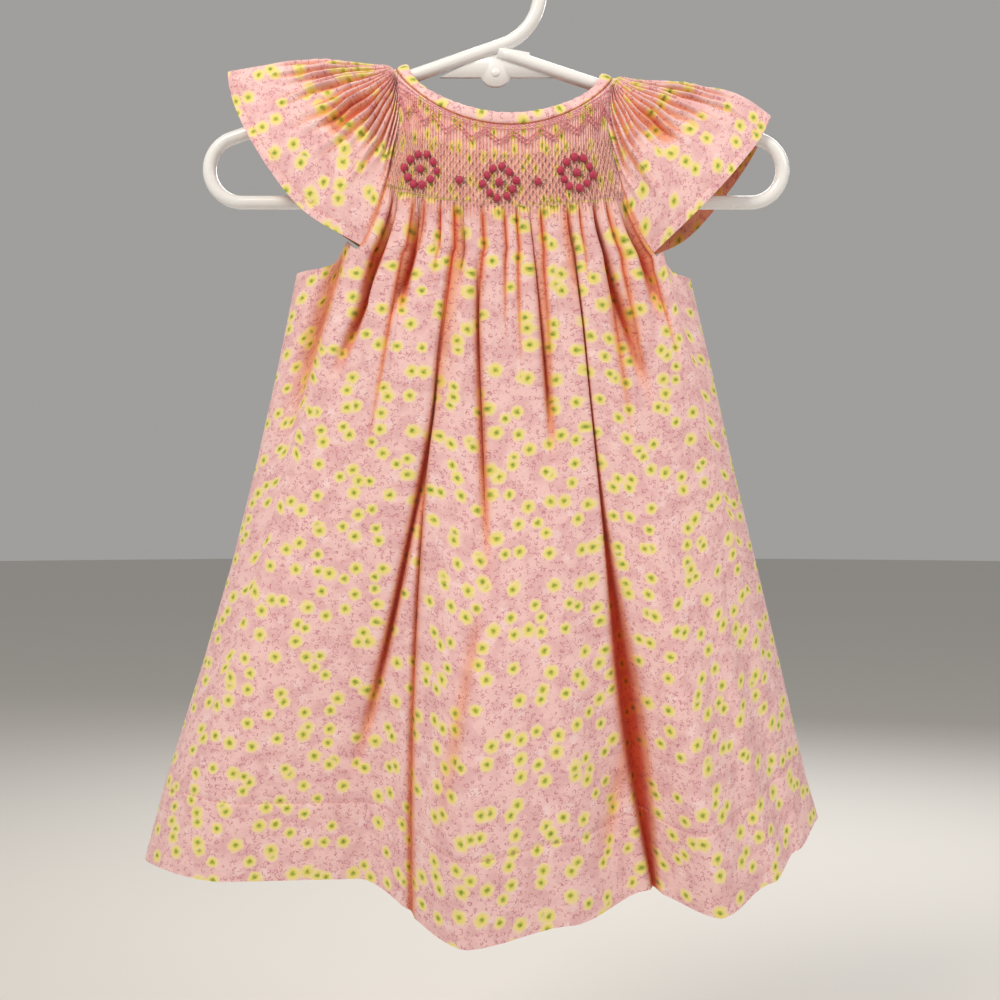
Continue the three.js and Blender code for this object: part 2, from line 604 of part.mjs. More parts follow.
// A plain sew-through button: a disc with a raised rim, facing back
function buttonMesh(number, down) {
  const { radius, thick, rim, sides, foot, bevel, rimFrom, dishTo } = BUTTON;
  const profile = [
    [0, 0], [radius * foot, 0], [radius, thick * bevel], [radius, thick],
    [radius * rimFrom, thick], [radius * dishTo, thick - rim], [0, thick - rim],
  ].map(([r, y]) => new THREE.Vector2(r, y));
  const material = new THREE.MeshStandardMaterial({ color: COLORS.button, roughness: ROUGHNESS.plastic });
  const mesh = new THREE.Mesh(new THREE.LatheGeometry(profile, sides), material);
  mesh.geometry = mergeVertices(mesh.geometry.deleteAttribute('uv').deleteAttribute('normal'));
  mesh.geometry.computeVertexNormals();
  const node = placketNode(0, down);
  mesh.position.copy(node.point);
  mesh.position.y += node.outer + BUTTON.lift;
  mesh.name = `button_${number}`;
  return mesh;
}

function toSolid(geometry) {
  const bare = geometry.clone();
  bare.deleteAttribute('normal');
  bare.deleteAttribute('uv');
  const merged = mergeVertices(bare, 1e-4);
  return new wasm.Manifold(new wasm.Mesh({
    numProp: 3,
    vertProperties: new Float32Array(merged.attributes.position.array),
    triVerts: new Uint32Array(merged.index.array),
  }));
}

function toGeometry(solid) {
  const mesh = solid.getMesh();
  const geometry = new THREE.BufferGeometry();
  geometry.setAttribute('position', new THREE.BufferAttribute(mesh.vertProperties, 3));
  geometry.setIndex(new THREE.BufferAttribute(mesh.triVerts, 1));
  geometry.computeVertexNormals();
  return geometry;
}

// An arc in the plane y = 0, angles in degrees from +X towards +Z
class PlaneArc extends THREE.Curve {
  constructor({ x, z, radius, from, to }) {
    super();
    Object.assign(this, { x, z, radius, from, to });
  }

  getPoint(t, target = new THREE.Vector3()) {
    const angle = degToRad(lerp(this.from, this.to, t));
    return target.set(this.x + this.radius * Math.cos(angle), 0, this.z + this.radius * Math.sin(angle));
  }
}

function tubeAlong(path, steps, radius) {
  const corners = Array.from({ length: HANGER.sides }, (_, k) => {
    const angle = ((k + 0.5) / HANGER.sides) * 2 * Math.PI;
    return new THREE.Vector2(radius * Math.cos(angle), radius * Math.sin(angle));
  });
  return new THREE.ExtrudeGeometry(new THREE.Shape(corners), {
    steps, bevelEnabled: false, extrudePath: path,
  });
}

// A straight tube that pokes a little way into the pieces at both ends, a hair thinner than they are
function straightTube(fromX, fromZ, toX, toZ) {
  const start = new THREE.Vector3(fromX, 0, fromZ);
  const end = new THREE.Vector3(toX, 0, toZ);
  const along = end.clone().sub(start).normalize();
  start.addScaledVector(along, -HANGER.lap);
  end.addScaledVector(along, HANGER.lap);
  return tubeAlong(new THREE.LineCurve3(start, end), 1, HANGER.tube - HANGER.lapShrink);
}

// The rounded end between an arm and the lower bar
function endBend(hand, arm) {
  const slope = Math.atan2(arm.fromZ - arm.toZ, Math.abs(arm.toX - arm.fromX));
  const radius = (arm.toZ - HANGER.barZ) / (1 + Math.cos(slope));
  const x = hand * HANGER.endX;
  const from = 90 - THREE.MathUtils.radToDeg(slope);
  const arc = hand === RIGHT
    ? { from, to: -90 }
    : { from: 180 - from, to: 270 };
  const bend = new PlaneArc({ x, z: HANGER.barZ + radius, radius, ...arc });
  return tubeAlong(bend, HANGER.steps.end, HANGER.tube);
}

function plateAcross(shape, half) {
  const plate = new THREE.ExtrudeGeometry(shape, { depth: 2 * half, bevelEnabled: false });
  return plate.rotateX(Math.PI / 2).translate(0, half, 0);
}

function webPlate() {
  const { z, left, right, tabHalf, tabZ, apexZ, half, corner } = HANGER.web;
  const tabX = HANGER.boss.x;
  const shape = new THREE.Shape();
  shape.moveTo(left, z);
  shape.lineTo(tabX - tabHalf - corner, z);
  shape.quadraticCurveTo(tabX - tabHalf + corner / 2, z, tabX - tabHalf / 2, (z + tabZ) / 2);
  shape.quadraticCurveTo(tabX, 2 * tabZ - (z + tabZ) / 2, tabX + tabHalf / 2, (z + tabZ) / 2);
  shape.quadraticCurveTo(tabX + tabHalf - corner / 2, z, tabX + tabHalf + corner, z);
  shape.lineTo(right, z);
  shape.lineTo(0, apexZ);
  return plateAcross(shape, half);
}

function finPlate() {
  const { half, fromX, fromZ, tipX, tipZ, footZ, rise } = HANGER.fin;
  const shape = new THREE.Shape([
    new THREE.Vector2(fromX, fromZ),
    new THREE.Vector2(tipX, footZ),
    new THREE.Vector2(tipX, tipZ),
    new THREE.Vector2(fromX, tipZ + rise),
  ]);
  return plateAcross(shape, half);
}

function hangerMesh() {
  const { hook, stem, leftArm, rightArm, endX, barZ, tube, web, boss, steps } = HANGER;
  const bossHeight = 2 * (web.half + boss.proud);
  const bossDisc = new THREE.CylinderGeometry(boss.radius, boss.radius, bossHeight, steps.boss);
  const pieces = [
    tubeAlong(new PlaneArc(stem), steps.stem, tube - HANGER.lapShrink / 2),
    straightTube(leftArm.fromX, leftArm.fromZ, leftArm.toX, leftArm.toZ),
    straightTube(rightArm.fromX, rightArm.fromZ, rightArm.toX, rightArm.toZ),
    endBend(LEFT, leftArm),
    endBend(RIGHT, rightArm),
    straightTube(-endX, barZ, endX, barZ),
    webPlate(),
    finPlate(),
    bossDisc.translate(boss.x, 0, boss.z),
  ].map(toSolid);
  const hookArc = toSolid(tubeAlong(new PlaneArc(hook), steps.hook, tube));
  const whole = pieces.reduce((sum, piece) => sum.add(piece), hookArc);
  const material = new THREE.MeshStandardMaterial({ color: COLORS.hanger, roughness: ROUGHNESS.plastic });
  const mesh = new THREE.Mesh(toGeometry(whole), material);
  mesh.name = 'hanger';
  return mesh;
}

const dress = new THREE.Group();
dress.add(
  hangerMesh(),
  frontPanel(),
  ...backPanels(),
  sleeveMesh(LEFT_SLEEVE),
  sleeveMesh(RIGHT_SLEEVE),
  neckBinding(),
  backPlacket(),
  ...BUTTON.at.map((down, k) => buttonMesh(k + 1, down)),
);

export default dress;
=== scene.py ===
"""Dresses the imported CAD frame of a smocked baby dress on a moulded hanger.

The cloth stands on the same form as the solids: the same neck ring, hanging folds and hem, worked out
on finer grids. To that come the smocked pleats, the floss, the printed cotton and the seams.
Lengths in the classes are in millimetres; meshes are in metres.
"""

import logging
import math
from dataclasses import dataclass
from enum import Enum

import bpy
import numpy as np
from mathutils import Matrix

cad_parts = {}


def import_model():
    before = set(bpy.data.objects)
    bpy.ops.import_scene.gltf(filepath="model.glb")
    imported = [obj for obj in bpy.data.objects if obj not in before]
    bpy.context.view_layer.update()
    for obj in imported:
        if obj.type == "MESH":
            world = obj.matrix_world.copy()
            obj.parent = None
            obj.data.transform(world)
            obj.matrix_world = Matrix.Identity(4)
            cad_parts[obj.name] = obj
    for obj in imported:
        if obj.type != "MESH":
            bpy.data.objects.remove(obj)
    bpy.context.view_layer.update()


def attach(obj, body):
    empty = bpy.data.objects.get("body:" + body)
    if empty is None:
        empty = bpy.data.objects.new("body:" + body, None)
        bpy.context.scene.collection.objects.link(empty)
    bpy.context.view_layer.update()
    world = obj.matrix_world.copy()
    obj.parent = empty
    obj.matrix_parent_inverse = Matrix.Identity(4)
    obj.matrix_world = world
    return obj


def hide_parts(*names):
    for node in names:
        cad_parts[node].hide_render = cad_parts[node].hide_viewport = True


LOG = logging.getLogger("dress")
MM = 0.001
SEED = 7
SEAM_ZERO = 100.0  # stored distances to a row of stitches start here, so that none is negative
CLOTH_LIFT = 0.6  # outer face of the cloth over the form, in millimetres
RING_TUCK = 0.2  # how far the cloth starts below the neck ring
BACKWARD = np.array([0.0, 1.0, 0.0])
BACK_GAP = 0.5  # between the back halves
BACK_PRINT_STEP = 3.0  # the halves are cut apart, so the print doesn't run on from one to the other
BACK_PRINT_ASIDE = 2100.0  # the back is cut from another place on the cloth than the front
TUCK_POWER = 2.5  # how fast the cloth bellies out below the ring: 1 - (1 - down)^2.5


class Side(Enum):
    """Which way a panel faces: the front looks along -Y."""

    FRONT = -1
    BACK = 1


class Hand(Enum):
    """Left and right as seen from the front."""

    LEFT = -1
    RIGHT = 1


# Small mathematics


def lerp(a: np.ndarray, b: np.ndarray, t: np.ndarray) -> np.ndarray:
    """Straight mix: a + (b - a) t."""
    return a + (b - a) * t


def ease(x: np.ndarray, low: float, high: float) -> np.ndarray:
    """Smooth step from 0 at low to 1 at high: 3s^2 - 2s^3 with s = (x - low) / (high - low)."""
    s = np.clip((x - low) / (high - low), 0.0, 1.0)
    return s * s * (3.0 - 2.0 * s)


def unit(vectors: np.ndarray) -> np.ndarray:
    """Vectors divided by their length."""
    return vectors / np.maximum(np.linalg.norm(vectors, axis=-1, keepdims=True), 1e-9)


def vec(x: np.ndarray, y: np.ndarray, z: np.ndarray) -> np.ndarray:
    """Stacks three coordinate arrays into one array of points."""
    return np.stack(np.broadcast_arrays(x, y, z), axis=-1).astype(float)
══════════
Problem to solve
Extract and output the part that opens with the line containing "const dress = new THREE.Group();" and closes with the line containing "a moulded hanger.", unchanged, ends included.

Result of this task
const dress = new THREE.Group();
dress.add(
  hangerMesh(),
  frontPanel(),
  ...backPanels(),
  sleeveMesh(LEFT_SLEEVE),
  sleeveMesh(RIGHT_SLEEVE),
  neckBinding(),
  backPlacket(),
  ...BUTTON.at.map((down, k) => buttonMesh(k + 1, down)),
);

export default dress;
=== scene.py ===
"""Dresses the imported CAD frame of a smocked baby dress on a moulded hanger.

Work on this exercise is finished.